» **Exercise task**
Copy every line of the listing exactly.

» **Data provided**
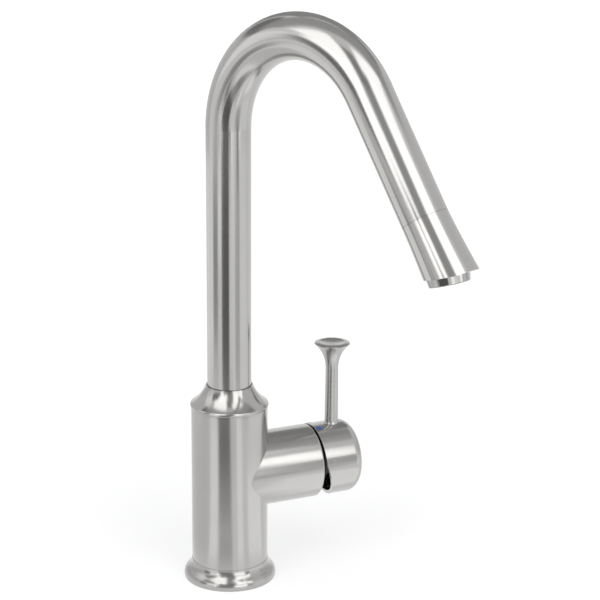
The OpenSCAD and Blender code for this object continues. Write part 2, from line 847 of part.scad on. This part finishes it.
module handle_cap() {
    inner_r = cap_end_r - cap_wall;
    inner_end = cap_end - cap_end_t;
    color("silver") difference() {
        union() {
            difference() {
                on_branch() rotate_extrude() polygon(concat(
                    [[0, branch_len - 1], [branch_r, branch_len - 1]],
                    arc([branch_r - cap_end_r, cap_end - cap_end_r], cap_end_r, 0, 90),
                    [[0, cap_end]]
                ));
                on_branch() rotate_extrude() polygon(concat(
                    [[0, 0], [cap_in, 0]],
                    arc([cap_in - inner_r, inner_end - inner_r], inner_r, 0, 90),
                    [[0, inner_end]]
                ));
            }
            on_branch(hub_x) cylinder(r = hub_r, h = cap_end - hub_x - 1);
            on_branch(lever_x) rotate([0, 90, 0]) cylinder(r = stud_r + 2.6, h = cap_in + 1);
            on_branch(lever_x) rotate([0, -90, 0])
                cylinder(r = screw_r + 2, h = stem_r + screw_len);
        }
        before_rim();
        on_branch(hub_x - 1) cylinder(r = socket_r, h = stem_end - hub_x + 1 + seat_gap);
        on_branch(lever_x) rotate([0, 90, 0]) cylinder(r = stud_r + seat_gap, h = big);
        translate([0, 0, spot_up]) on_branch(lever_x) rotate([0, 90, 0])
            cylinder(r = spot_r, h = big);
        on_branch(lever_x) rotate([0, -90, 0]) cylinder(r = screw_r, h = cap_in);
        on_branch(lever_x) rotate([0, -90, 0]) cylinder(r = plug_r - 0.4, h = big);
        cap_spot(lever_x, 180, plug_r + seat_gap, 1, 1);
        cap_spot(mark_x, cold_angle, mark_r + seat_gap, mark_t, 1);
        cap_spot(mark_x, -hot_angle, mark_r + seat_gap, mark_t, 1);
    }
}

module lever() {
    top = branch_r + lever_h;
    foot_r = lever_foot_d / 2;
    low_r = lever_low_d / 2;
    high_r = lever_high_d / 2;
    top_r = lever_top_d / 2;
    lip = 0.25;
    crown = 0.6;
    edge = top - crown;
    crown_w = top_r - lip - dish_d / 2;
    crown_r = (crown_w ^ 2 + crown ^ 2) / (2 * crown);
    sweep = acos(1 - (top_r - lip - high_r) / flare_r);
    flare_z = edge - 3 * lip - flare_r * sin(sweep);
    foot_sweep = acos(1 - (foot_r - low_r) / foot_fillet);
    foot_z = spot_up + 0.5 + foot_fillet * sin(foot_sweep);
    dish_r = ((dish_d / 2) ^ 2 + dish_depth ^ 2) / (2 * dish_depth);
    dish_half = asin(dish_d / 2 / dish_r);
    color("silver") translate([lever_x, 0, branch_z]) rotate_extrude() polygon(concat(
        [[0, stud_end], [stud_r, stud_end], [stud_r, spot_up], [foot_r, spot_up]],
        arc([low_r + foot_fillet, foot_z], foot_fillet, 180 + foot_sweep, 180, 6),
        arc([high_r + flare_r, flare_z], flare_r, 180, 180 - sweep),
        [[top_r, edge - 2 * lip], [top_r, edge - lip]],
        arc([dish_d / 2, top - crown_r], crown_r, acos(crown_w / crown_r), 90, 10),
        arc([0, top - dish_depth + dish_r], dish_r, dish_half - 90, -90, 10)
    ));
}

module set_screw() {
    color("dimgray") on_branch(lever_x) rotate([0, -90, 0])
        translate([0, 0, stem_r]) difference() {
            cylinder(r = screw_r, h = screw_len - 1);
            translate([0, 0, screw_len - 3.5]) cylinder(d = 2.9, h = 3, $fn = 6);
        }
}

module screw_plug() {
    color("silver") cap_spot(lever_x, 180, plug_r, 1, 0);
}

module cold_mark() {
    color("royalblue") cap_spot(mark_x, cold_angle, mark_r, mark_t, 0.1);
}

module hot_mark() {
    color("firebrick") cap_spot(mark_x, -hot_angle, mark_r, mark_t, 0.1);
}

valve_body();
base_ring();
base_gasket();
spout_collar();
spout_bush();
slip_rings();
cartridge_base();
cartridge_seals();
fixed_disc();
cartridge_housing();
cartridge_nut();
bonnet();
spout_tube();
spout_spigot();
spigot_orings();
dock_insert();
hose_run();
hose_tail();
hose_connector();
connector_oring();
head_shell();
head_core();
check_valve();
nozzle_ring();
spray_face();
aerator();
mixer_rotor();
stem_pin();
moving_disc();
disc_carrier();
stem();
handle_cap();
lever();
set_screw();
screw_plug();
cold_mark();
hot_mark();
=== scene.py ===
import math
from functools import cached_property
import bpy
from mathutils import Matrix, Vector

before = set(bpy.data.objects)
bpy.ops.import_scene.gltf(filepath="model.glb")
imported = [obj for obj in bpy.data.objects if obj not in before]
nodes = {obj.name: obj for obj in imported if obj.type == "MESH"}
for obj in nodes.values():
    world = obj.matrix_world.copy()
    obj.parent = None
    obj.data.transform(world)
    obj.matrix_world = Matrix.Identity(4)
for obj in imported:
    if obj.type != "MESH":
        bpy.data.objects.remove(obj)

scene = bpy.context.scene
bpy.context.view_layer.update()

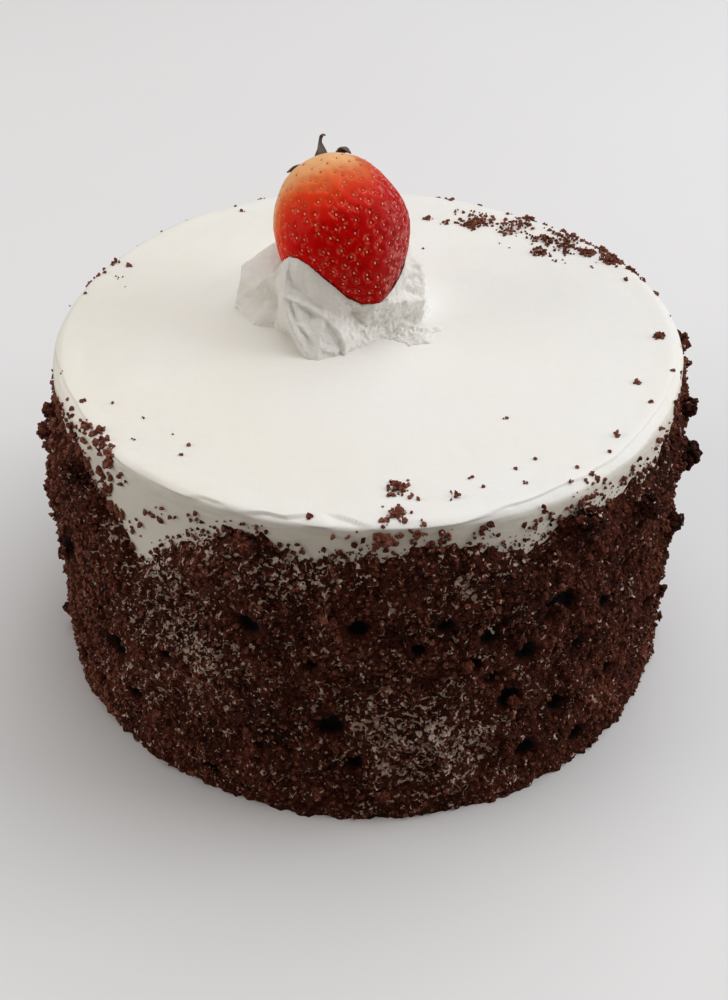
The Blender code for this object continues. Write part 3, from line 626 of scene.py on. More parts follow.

» **Written answer**
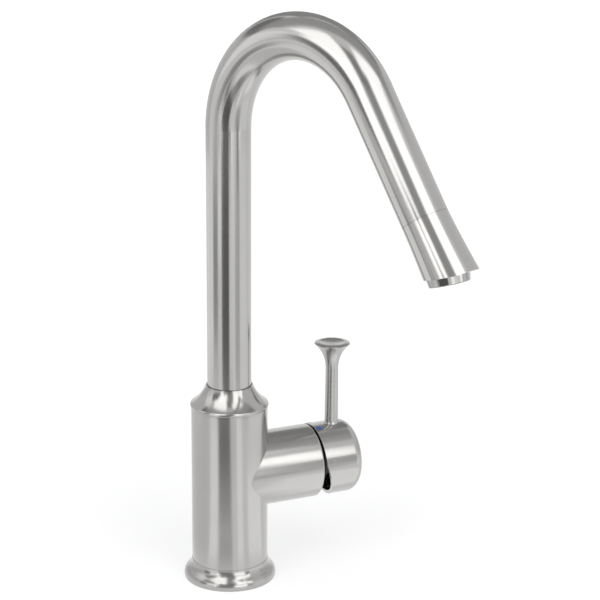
The OpenSCAD and Blender code for this object continues. Write part 2, from line 847 of part.scad on. This part finishes it.
module handle_cap() {
    inner_r = cap_end_r - cap_wall;
    inner_end = cap_end - cap_end_t;
    color("silver") difference() {
        union() {
            difference() {
                on_branch() rotate_extrude() polygon(concat(
                    [[0, branch_len - 1], [branch_r, branch_len - 1]],
                    arc([branch_r - cap_end_r, cap_end - cap_end_r], cap_end_r, 0, 90),
                    [[0, cap_end]]
                ));
                on_branch() rotate_extrude() polygon(concat(
                    [[0, 0], [cap_in, 0]],
                    arc([cap_in - inner_r, inner_end - inner_r], inner_r, 0, 90),
                    [[0, inner_end]]
                ));
            }
            on_branch(hub_x) cylinder(r = hub_r, h = cap_end - hub_x - 1);
            on_branch(lever_x) rotate([0, 90, 0]) cylinder(r = stud_r + 2.6, h = cap_in + 1);
            on_branch(lever_x) rotate([0, -90, 0])
                cylinder(r = screw_r + 2, h = stem_r + screw_len);
        }
        before_rim();
        on_branch(hub_x - 1) cylinder(r = socket_r, h = stem_end - hub_x + 1 + seat_gap);
        on_branch(lever_x) rotate([0, 90, 0]) cylinder(r = stud_r + seat_gap, h = big);
        translate([0, 0, spot_up]) on_branch(lever_x) rotate([0, 90, 0])
            cylinder(r = spot_r, h = big);
        on_branch(lever_x) rotate([0, -90, 0]) cylinder(r = screw_r, h = cap_in);
        on_branch(lever_x) rotate([0, -90, 0]) cylinder(r = plug_r - 0.4, h = big);
        cap_spot(lever_x, 180, plug_r + seat_gap, 1, 1);
        cap_spot(mark_x, cold_angle, mark_r + seat_gap, mark_t, 1);
        cap_spot(mark_x, -hot_angle, mark_r + seat_gap, mark_t, 1);
    }
}

module lever() {
    top = branch_r + lever_h;
    foot_r = lever_foot_d / 2;
    low_r = lever_low_d / 2;
    high_r = lever_high_d / 2;
    top_r = lever_top_d / 2;
    lip = 0.25;
    crown = 0.6;
    edge = top - crown;
    crown_w = top_r - lip - dish_d / 2;
    crown_r = (crown_w ^ 2 + crown ^ 2) / (2 * crown);
    sweep = acos(1 - (top_r - lip - high_r) / flare_r);
    flare_z = edge - 3 * lip - flare_r * sin(sweep);
    foot_sweep = acos(1 - (foot_r - low_r) / foot_fillet);
    foot_z = spot_up + 0.5 + foot_fillet * sin(foot_sweep);
    dish_r = ((dish_d / 2) ^ 2 + dish_depth ^ 2) / (2 * dish_depth);
    dish_half = asin(dish_d / 2 / dish_r);
    color("silver") translate([lever_x, 0, branch_z]) rotate_extrude() polygon(concat(
        [[0, stud_end], [stud_r, stud_end], [stud_r, spot_up], [foot_r, spot_up]],
        arc([low_r + foot_fillet, foot_z], foot_fillet, 180 + foot_sweep, 180, 6),
        arc([high_r + flare_r, flare_z], flare_r, 180, 180 - sweep),
        [[top_r, edge - 2 * lip], [top_r, edge - lip]],
        arc([dish_d / 2, top - crown_r], crown_r, acos(crown_w / crown_r), 90, 10),
        arc([0, top - dish_depth + dish_r], dish_r, dish_half - 90, -90, 10)
    ));
}

module set_screw() {
    color("dimgray") on_branch(lever_x) rotate([0, -90, 0])
        translate([0, 0, stem_r]) difference() {
            cylinder(r = screw_r, h = screw_len - 1);
            translate([0, 0, screw_len - 3.5]) cylinder(d = 2.9, h = 3, $fn = 6);
        }
}

module screw_plug() {
    color("silver") cap_spot(lever_x, 180, plug_r, 1, 0);
}

module cold_mark() {
    color("royalblue") cap_spot(mark_x, cold_angle, mark_r, mark_t, 0.1);
}

module hot_mark() {
    color("firebrick") cap_spot(mark_x, -hot_angle, mark_r, mark_t, 0.1);
}

valve_body();
base_ring();
base_gasket();
spout_collar();
spout_bush();
slip_rings();
cartridge_base();
cartridge_seals();
fixed_disc();
cartridge_housing();
cartridge_nut();
bonnet();
spout_tube();
spout_spigot();
spigot_orings();
dock_insert();
hose_run();
hose_tail();
hose_connector();
connector_oring();
head_shell();
head_core();
check_valve();
nozzle_ring();
spray_face();
aerator();
mixer_rotor();
stem_pin();
moving_disc();
disc_carrier();
stem();
handle_cap();
lever();
set_screw();
screw_plug();
cold_mark();
hot_mark();
=== scene.py ===
import math
from functools import cached_property
import bpy
from mathutils import Matrix, Vector

before = set(bpy.data.objects)
bpy.ops.import_scene.gltf(filepath="model.glb")
imported = [obj for obj in bpy.data.objects if obj not in before]
nodes = {obj.name: obj for obj in imported if obj.type == "MESH"}
for obj in nodes.values():
    world = obj.matrix_world.copy()
    obj.parent = None
    obj.data.transform(world)
    obj.matrix_world = Matrix.Identity(4)
for obj in imported:
    if obj.type != "MESH":
        bpy.data.objects.remove(obj)

scene = bpy.context.scene
bpy.context.view_layer.update()

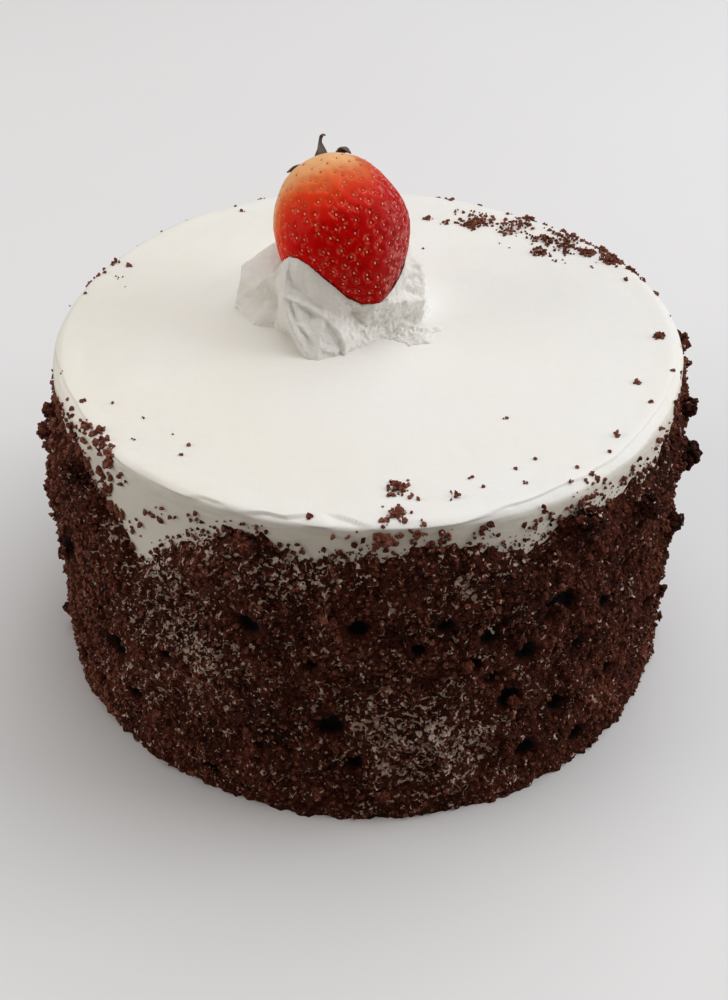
The Blender code for this object continues. Write part 3, from line 626 of scene.py on. More parts follow.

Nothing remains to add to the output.